Matrox compte aujourd'hui trois grandes divisions: l'informatique graphique, la vidéo et l'imagerie et, enfin, la vision par machine où l'entreprise ne développe rien de moins que des yeux pour les robots.

«Après 35 ans, on est rendus à notre septième cycle d'innovation. C'est une nouvelle existence et cette fois, on travaille au développement d'une puce qui va nous amener dans un nouveau marché.

«Mon travail, c'est d'encadrer la recherche et le développement. C'est ce que j'ai toujours fait, c'est ma passion des sciences et de l'innovation qui m'anime encore et toujours», résume le PDG-chercheur.

La règle de 50%

Cette fascination qu'il a de vouloir comprendre le monde, Lorne Trottier veut maintenant la partager avec les autres. C'est la raison pour laquelle il a fait ce don de 10 millions à Polytechnique pour la création d'un Institut sur l'énergie.

L'institut en question aura notamment pour mandat de documenter scientifiquement le débat entourant les changements climatiques, une préoccupation que la fille de Lorne Trottier lui a transmise.

«Il faut sortir l'idéologie du débat sur les changements climatiques et l'asseoir sur des fondements scientifiques. L'Institut se penchera sur ces questions, ainsi que sur les énergies vertes», précise le chercheur.

Ce don à Polytechnique est le deuxième que réalise Lorne Trottier. Il avait déjà fait une contribution de 2 millions en 2005, tout comme il a doté le département de génie de l'Université McGill, son alma mater, d'une somme de 22 millions entre 2000 et 2006 pour la création d'un pavillon et la constitution d'une chaire de recherche, semblable à celle de Poly.

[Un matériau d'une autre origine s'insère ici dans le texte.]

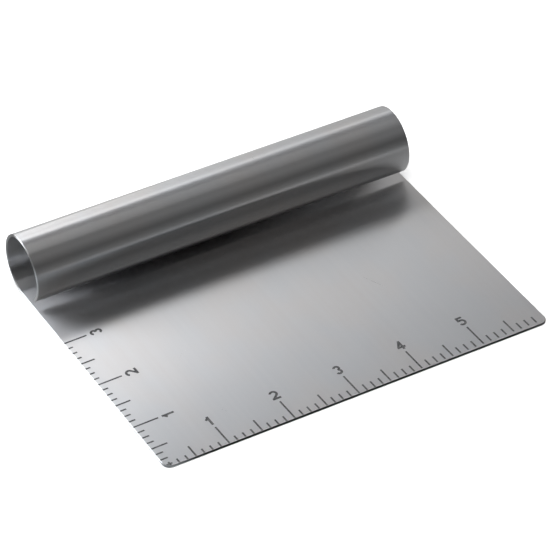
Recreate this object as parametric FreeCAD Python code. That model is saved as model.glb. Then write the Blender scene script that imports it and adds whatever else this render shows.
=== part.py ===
import FreeCAD, Part
import math
import os

# Bench scraper: one strip of stainless sheet, flat at the front and rolled at the back into a hollow handle,
# with inch scales etched and filled with dark enamel along its front and left edges.
#
# Frame: +X along the handle, +Y from the scraping edge to the handle, +Z up.
# The origin is at the middle of the footprint, on the underside.

# Driving dimensions: millimetres and degrees
INCH = 25.4
WIDTH = 6 * INCH            # length of the scraping edge and of the handle
FLAT = 105.6                # from the scraping edge to the line where the sheet starts to bend
SHEET = 1.0                 # thickness of the strip
ROLL_RADIUS = 12.7          # outside of the rolled handle
FREE_EDGE = 227.0           # direction from the roll's centre where the strip ends: 0 is back, 90 up, 180 front
CORNER_RADIUS = 3.0         # the blade's two front corners, seen from above

# Scales: both count from one zero, which lies just outside the blade's front left corner
ZERO_OUT_X = 1.1            # the zero is this far left of the blade
ZERO_OUT_Y = 2.1            # and this far in front of it
SCALE_TILT = 1.0            # the scales are etched turned this much anticlockwise
STEPS_PER_INCH = 8
FRONT_STEPS = 47            # the front scale's last line, in steps from the zero
SIDE_STEPS = 24             # the left scale's last line
LINE_WIDTH = 0.65
LINE_START = 0.8            # where the lines start, measured across the scale
INCH_LINE_END = 11.3
HALF_LINE_END = 7.6
EIGHTH_LINE_END = 4.2
NUMERAL_CENTRE = 15.0       # middle of the numerals, measured across the scale
NUMERAL_HEIGHT = 4.6
NUMERAL_WIDTH = 3.2
STROKE = 0.9                # width of the numerals' strokes
MARK_MARGIN = 0.15          # bare steel left between a mark and the blade's edge
ETCH_DEPTH = 0.10
FILL_PROUD = 0.02           # how far the fill stands above the steel

# Sizes that follow
DEPTH = FLAT + ROLL_RADIUS
LEFT = -WIDTH / 2
FRONT = -DEPTH / 2
BEND = FRONT + FLAT
MARK_HEIGHT = ETCH_DEPTH + FILL_PROUD
HALF_STEPS = STEPS_PER_INCH // 2
Z_AXIS = FreeCAD.Vector(0, 0, 1)
NOWHERE = FreeCAD.Vector(0, 0, 0)


def plan_outline(inset, low, high):
    """A prism on the blade's outline, moved in by inset: square at the back, round at the front corners."""
    radius = CORNER_RADIUS - inset
    left, right, front = LEFT + inset, -LEFT - inset, FRONT + inset
    diagonal = radius * (1 - math.sqrt(0.5))
    left_arc = Part.Arc(FreeCAD.Vector(left, front + radius, low),
                        FreeCAD.Vector(left + diagonal, front + diagonal, low),
                        FreeCAD.Vector(left + radius, front, low))
    right_arc = Part.Arc(FreeCAD.Vector(right - radius, front, low),
                         FreeCAD.Vector(right - diagonal, front + diagonal, low),
                         FreeCAD.Vector(right, front + radius, low))
    back_left = FreeCAD.Vector(left, BEND, low)
    back_right = FreeCAD.Vector(right, BEND, low)
    edges = [Part.LineSegment(back_left, left_arc.StartPoint).toShape(),
             left_arc.toShape(),
             Part.LineSegment(left_arc.EndPoint, right_arc.StartPoint).toShape(),
             right_arc.toShape(),
             Part.LineSegment(right_arc.EndPoint, back_right).toShape(),
             Part.LineSegment(back_right, back_left).toShape()]
    return Part.Face(Part.Wire(edges)).extrude(Z_AXIS * (high - low))


def rolled_handle():
    """The strip from the bend line, over the top and down to its free edge, a little above the blade."""
    bend_line = -90

    def arc(radius, start, end):
        def around(angle):
            turn = math.radians(angle)
            return FreeCAD.Vector(LEFT, BEND + radius * math.cos(turn), ROLL_RADIUS + radius * math.sin(turn))
        return Part.Arc(around(start), around((start + end) / 2), around(end))

    outer = arc(ROLL_RADIUS, bend_line, FREE_EDGE)
    inner = arc(ROLL_RADIUS - SHEET, FREE_EDGE, bend_line)
    edges = [outer.toShape(),
             Part.LineSegment(outer.EndPoint, inner.StartPoint).toShape(),
             inner.toShape(),
             Part.LineSegment(inner.EndPoint, outer.StartPoint).toShape()]
    return Part.Face(Part.Wire(edges)).extrude(FreeCAD.Vector(WIDTH, 0, 0))


def straight(start, end):
    """A straight stroke of a numeral, with square ends."""
    run = FreeCAD.Vector(end[0] - start[0], end[1] - start[1], 0)
    bar = Part.makeBox(run.Length, STROKE, MARK_HEIGHT, FreeCAD.Vector(0, -STROKE / 2, 0))
    bar.rotate(NOWHERE, Z_AXIS, math.degrees(math.atan2(run.y, run.x)))
    bar.translate(FreeCAD.Vector(start[0], start[1], 0))
    return bar


def bend(centre_x, centre_y, radius, start, sweep):
    """A curved stroke of a numeral, about its centre line's radius, anticlockwise from the start angle."""
    centre = FreeCAD.Vector(centre_x, centre_y, 0)
    outside = Part.makeCylinder(radius + STROKE / 2, MARK_HEIGHT, centre, Z_AXIS, sweep)
    inside = Part.makeCylinder(radius - STROKE / 2, MARK_HEIGHT, centre, Z_AXIS)
    ring = outside.cut(inside)
    ring.rotate(centre, Z_AXIS, start)
    return ring


def numeral(digit):
    """A plain upright numeral, one solid, with the middle of its height at the origin."""
    low = STROKE / 2                                  # centre line of a stroke along the foot
    high = NUMERAL_HEIGHT - STROKE / 2                # and along the head
    side = NUMERAL_WIDTH / 2 - STROKE / 2             # and down the right side
    lobe = (high - low) / 4                           # radius of a 3's two lobes
    bowl = 0.32 * (high - low)                        # radius of a 5's bowl
    bar = 0.28 * NUMERAL_HEIGHT                       # height of a 4's crossbar
    strokes = {
        1: [straight((0, 0), (0, NUMERAL_HEIGHT)),
            straight((0.2 * side, high), (-side, 0.7 * high))],
        2: [bend(0, high - side, side, -48, 208),
            straight((0.67 * side, high - 1.74 * side), (-side, low)),
            straight((-side - low, low), (side + low, low))],
        3: [bend(0, high - lobe, lobe, -90, 250),
            bend(0, low + lobe, lobe, -160, 250)],
        4: [straight((0.4 * side, 0), (0.4 * side, NUMERAL_HEIGHT)),
            straight((-side - low, bar), (side + low, bar)),
            straight((-side, bar), (0.4 * side, high))],
        5: [straight((-0.8 * side - low, high), (side, high)),
            straight((-0.8 * side, high), (-0.8 * side, 0.5 * NUMERAL_HEIGHT)),
            bend(0, low + bowl, bowl, -150, 280)],
    }[digit]
    glyph = strokes[0].fuse(strokes[1:]).removeSplitter()
    glyph.translate(FreeCAD.Vector(0, -NUMERAL_HEIGHT / 2, 0))
    return glyph


def front_line(step, end):
    """A line of the front scale, still square to its zero."""
    corner = FreeCAD.Vector(step * INCH / STEPS_PER_INCH - LINE_WIDTH / 2, LINE_START, 0)
    return Part.makeBox(LINE_WIDTH, end - LINE_START, MARK_HEIGHT, corner)


def side_line(step, end):
    """A line of the left scale, still square to its zero."""
    corner = FreeCAD.Vector(LINE_START, step * INCH / STEPS_PER_INCH - LINE_WIDTH / 2, 0)
    return Part.makeBox(end - LINE_START, LINE_WIDTH, MARK_HEIGHT, corner)


def front_numeral(digit):
    """A numeral of the front scale, beyond the end of its inch line."""
    glyph = numeral(digit)
    glyph.translate(FreeCAD.Vector(digit * INCH, NUMERAL_CENTRE, 0))
    return glyph


def side_numeral(digit):
    """A numeral of the left scale, with its head towards the left edge."""
    glyph = numeral(digit)
    glyph.rotate(NOWHERE, Z_AXIS, 90)
    glyph.translate(FreeCAD.Vector(NUMERAL_CENTRE, digit * INCH, 0))
    return glyph


def etched(marks):
    """The marks in place on the blade: turned with the scale, sunk, and trimmed at the blade's edges."""
    bare_edge = plan_outline(MARK_MARGIN, SHEET - ETCH_DEPTH, SHEET + FILL_PROUD)
    placed = []
    for mark in marks:
        mark.rotate(NOWHERE, Z_AXIS, SCALE_TILT)
        mark.translate(FreeCAD.Vector(LEFT - ZERO_OUT_X, FRONT - ZERO_OUT_Y, SHEET - ETCH_DEPTH))
        placed.extend(mark.common(bare_edge).Solids)
    return placed


def scale_lines(place, line, steps):
    """The inch, half-inch and eighth-inch lines of one scale, by node name."""
    inches = [step for step in range(1, steps + 1) if step % STEPS_PER_INCH == 0]
    halves = [step for step in range(1, steps + 1) if step % STEPS_PER_INCH == HALF_STEPS]
    eighths = [step for step in range(1, steps + 1) if step % HALF_STEPS != 0]
    return {
        place + "_inch_lines": etched([line(step, INCH_LINE_END) for step in inches]),
        place + "_half_inch_lines": etched([line(step, HALF_LINE_END) for step in halves]),
        place + "_eighth_inch_lines": etched([line(step, EIGHTH_LINE_END) for step in eighths]),
    }


def all_marks():
    """Every mark's solids, by node name."""
    marks = scale_lines("front", front_line, FRONT_STEPS)
    marks.update(scale_lines("side", side_line, SIDE_STEPS))
    for digit in range(1, FRONT_STEPS // STEPS_PER_INCH + 1):
        marks["front_numeral_" + str(digit)] = etched([front_numeral(digit)])
    for digit in range(1, SIDE_STEPS // STEPS_PER_INCH + 1):
        marks["side_numeral_" + str(digit)] = etched([side_numeral(digit)])

    # The two scales' first lines cross near the corner: the front one runs through.
    crossing = Part.makeCompound(marks["front_eighth_inch_lines"])
    side = marks["side_eighth_inch_lines"]
    marks["side_eighth_inch_lines"] = [piece for solid in side for piece in solid.cut(crossing).Solids]
    return marks


def blade(marks):
    """The flat of the strip, with a shallow recess for each mark."""
    recesses = Part.makeCompound([solid for solids in marks.values() for solid in solids])
    return plan_outline(0, 0, SHEET).cut(recesses)


marks = all_marks()
nodes = {"blade": blade(marks), "rolled_handle": rolled_handle()}
for name, solids in marks.items():
    nodes[name] = solids[0] if len(solids) == 1 else Part.makeCompound(solids)

os.makedirs("parts", exist_ok=True)
for name, shape in nodes.items():
    assert shape.isValid(), name + " is not a valid shape"
    shape.exportStep("parts/" + name + ".step")
    print(name, len(shape.Solids), "solids,", round(shape.Volume, 3), "mm3")
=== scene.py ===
import math

import bpy
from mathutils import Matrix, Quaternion, Vector


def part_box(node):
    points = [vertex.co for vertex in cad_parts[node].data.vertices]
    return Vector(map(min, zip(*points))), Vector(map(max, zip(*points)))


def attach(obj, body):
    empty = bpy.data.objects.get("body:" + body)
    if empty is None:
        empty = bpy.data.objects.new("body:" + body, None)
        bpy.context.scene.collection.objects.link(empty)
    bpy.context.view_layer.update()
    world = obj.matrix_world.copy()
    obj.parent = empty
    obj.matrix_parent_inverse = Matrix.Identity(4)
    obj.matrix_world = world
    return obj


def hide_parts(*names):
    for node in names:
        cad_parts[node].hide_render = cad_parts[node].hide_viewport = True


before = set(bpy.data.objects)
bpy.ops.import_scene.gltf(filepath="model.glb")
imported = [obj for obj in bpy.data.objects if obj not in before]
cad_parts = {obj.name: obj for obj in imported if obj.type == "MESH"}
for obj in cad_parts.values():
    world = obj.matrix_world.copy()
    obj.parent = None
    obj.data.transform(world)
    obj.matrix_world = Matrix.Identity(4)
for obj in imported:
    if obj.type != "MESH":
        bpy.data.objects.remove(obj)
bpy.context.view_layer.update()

# The bench scraper's looks: the steel is one continuous strip with softly rounded edges, in place of the CAD
# model's blade and rolled handle; the filled marks are the CAD model's own. Metres, in the CAD model's frame.

# ---------------------------------------------------------------- sizes, from the frame
BLADE_LOW, BLADE_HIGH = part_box("blade")
ROLL_LOW, ROLL_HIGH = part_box("rolled_handle")
SHEET = BLADE_HIGH.z - BLADE_LOW.z
HALF_SHEET = SHEET / 2
HALF_WIDTH = BLADE_HIGH.x
FRONT = BLADE_LOW.y
ROLL_RADIUS = (ROLL_HIGH.z - ROLL_LOW.z) / 2
BEND = ROLL_HIGH.y - ROLL_RADIUS
FLAT = BEND - FRONT
MIDDLE_RADIUS = ROLL_RADIUS - HALF_SHEET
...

«J'estime que les gens qui réussissent doivent participer à la réussite des autres. Bill Gates a donné l'exemple lorsqu'il a demandé aux gens fortunés de redonner 50% de leur fortune accumulée à différentes causes. Depuis, il a décidé de donner plus, mais la règle de 50% reste, selon moi, la norme que tous les gens riches devraient suivre», propose bien humblement le philanthrope.